Schools are busy working with the Ministry of Education to develop e-learning and other distance learning options ready for the start of term.
The school holidays finish on Tuesday when schools reopen for distance learning. They won't be physically open for staff or students and teachers will be working offsite.
Ōtūmoetai College principal Russell Gordon said the impacts of the Covid-19 meant school was "not business as usual".
"Our young people are experiencing an extraordinary period of history.
"The economic turmoil created by Covid-19 will have impacted on a number of families, along with the consequent stresses and strains of being housebound for significant periods of time.
"These impacts cannot be understated."
The school's learning plans involve virtual face to face contact and online resources and activities. Students who did not have devices were contacted about collecting one from school before the lockdown.
Teachers, responsible for up to 150 students, will upload tasks and lessons to Google Classrooms a week in advance and students are expected to log in and work each day.
Students were given a guideline for distant learning highlighting the challenges of working from home and telling them to put their health and family first.
Gordon said it would not be a one size fits all approach and teachers would monitor the programmes and students to ensure appropriate progress was made.
He praised educators around the country for jumping to action and remaining "the glue that will keep our learning communities together".
"I am confident that our children will have learnt from their varied curriculums but they will also have learnt so much more about community, selflessness and life itself."
At Taumata School, teachers were working on the issue of equity as not all families had internet access.
Teachers made learning packs and delivered them to families without limited access, principal Gen Fuller said.
"We want technology to enhance learning, using it as a tool, not the be all and end all."
She said some families preferred structure, some preferred family-based projects, and others may still need space to grieve and process as they weigh up financial implications, employment, future business viability.
From next week teachers would connect with students regularly, provide activities to enhance literacy and numeracy skills and provide creative or passion projects.
Activities would include everything from the Harry Potter book club and online te reo lessons to baking scones or online art activities.
At Tauriko School, they'll be running "quarantine jump jam" allowing pupils to participate from home.

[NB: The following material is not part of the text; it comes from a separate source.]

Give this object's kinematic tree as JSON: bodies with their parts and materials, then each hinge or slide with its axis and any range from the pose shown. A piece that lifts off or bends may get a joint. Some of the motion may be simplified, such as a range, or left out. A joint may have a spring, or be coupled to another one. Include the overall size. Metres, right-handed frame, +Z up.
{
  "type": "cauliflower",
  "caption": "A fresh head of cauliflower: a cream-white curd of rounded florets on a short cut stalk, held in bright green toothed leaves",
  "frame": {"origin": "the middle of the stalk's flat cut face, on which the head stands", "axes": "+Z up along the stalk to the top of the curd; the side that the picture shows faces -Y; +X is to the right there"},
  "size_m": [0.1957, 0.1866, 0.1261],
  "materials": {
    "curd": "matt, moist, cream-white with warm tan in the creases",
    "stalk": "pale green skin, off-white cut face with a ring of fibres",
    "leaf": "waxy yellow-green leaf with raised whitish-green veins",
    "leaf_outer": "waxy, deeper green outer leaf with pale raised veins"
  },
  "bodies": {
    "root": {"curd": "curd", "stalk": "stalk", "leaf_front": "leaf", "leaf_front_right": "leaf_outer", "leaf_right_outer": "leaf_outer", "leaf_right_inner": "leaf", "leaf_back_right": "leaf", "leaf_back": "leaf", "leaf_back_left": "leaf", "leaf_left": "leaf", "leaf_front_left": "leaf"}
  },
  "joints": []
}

Principal Suzanne Billington said a mixture of online and offline learning would be the available for the school community.
She said parents were not expected to be teachers so should "be kind to themselves".
She said the circumstances were also new for staff, who would be faced with a challenge as they continued to manage pupils and help parents, on top of their own families.
Billington said ensuring children were still social with their peers was also important and internet safety was an important part of this.
The Ministry of Education has committed to ensuring digital inequity is not a barrier to learning.
It is working with device suppliers and the telecommunications industry to get equipment to households that need it.
They were also exploring delivery of learning plans and kits and broadcasting options, such as TV and radio, which could provide another way to reach students and whānau.
The Learning from Home and Ki te Ao Mārama websites also have resources for parents and whānau, teachers and leaders spanning early learning through to senior secondary, and new material will be added to these over the coming weeks.
Advice for parents
• Read: students can read, or be read to. They can also help, by reading to their younger siblings.
• Keep a journal or scrapbook: this can be anything - drawings, photos, plans and stories of things they've done, which creative, practical and helps their literacy skills.
• Cooking and baking incorporates maths, helping with housework teaches organisation, teamwork, co-operation and contribution.
• Critical thinking. Find news items or opinion pieces and discuss whether you each agree with what's been said. Why? Why not?